Instrument Side Target Reason
TUR Long We believe Turkish equities remain among the cheapest large emerging markets after a multi-year foreign ownership collapse, so broad index exposure should benefit as valuations normalize while high-quality constituents continue to compound through local volatility.
Inflation-resistant firms with real pricing power can protect USD purchasing power

Severe currency devaluation and high inflation punish nominal cash flows unless companies can raise prices at or above local inflation. Businesses with inelastic demand, defensive franchise models, or natural hedges preserve real margins and can deliver strong USD returns even when the lira weakens.
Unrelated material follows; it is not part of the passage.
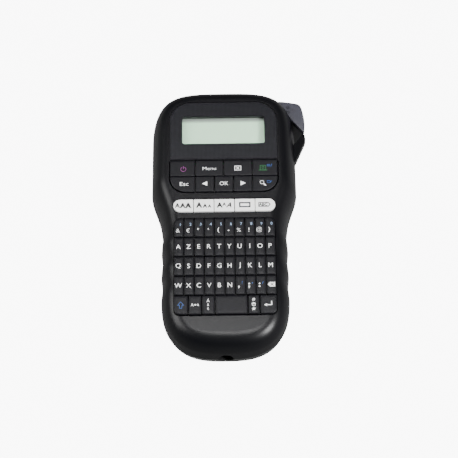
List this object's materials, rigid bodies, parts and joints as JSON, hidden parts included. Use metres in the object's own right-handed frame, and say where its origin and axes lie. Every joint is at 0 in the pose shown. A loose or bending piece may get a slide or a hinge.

Instrument Side Target Reason
TUR Long We believe the durable edge in this market is not macro timing but selecting businesses that can reprice faster than inflation, and broad Turkish equity baskets still embed many such operators at depressed starting valuations.
Holding-company sum-of-the-parts discounts create free-option deep value

Conglomerate and holding structures can trade so cheaply that the market value of one listed subsidiary alone equals or exceeds the parent's entire market cap. Buying such parents can effectively secure core operations for free while capturing hidden asset value as discounts narrow.

Private pensions and life insurance offer multi-year structural growth under policy tailwinds

Private pension and life insurance penetration remains far below global GDP norms, while mandatory enrollment and state incentives expand the addressable pool. That combination of under-penetration and regulatory support can drive long-duration compounding independent of near-term macro noise.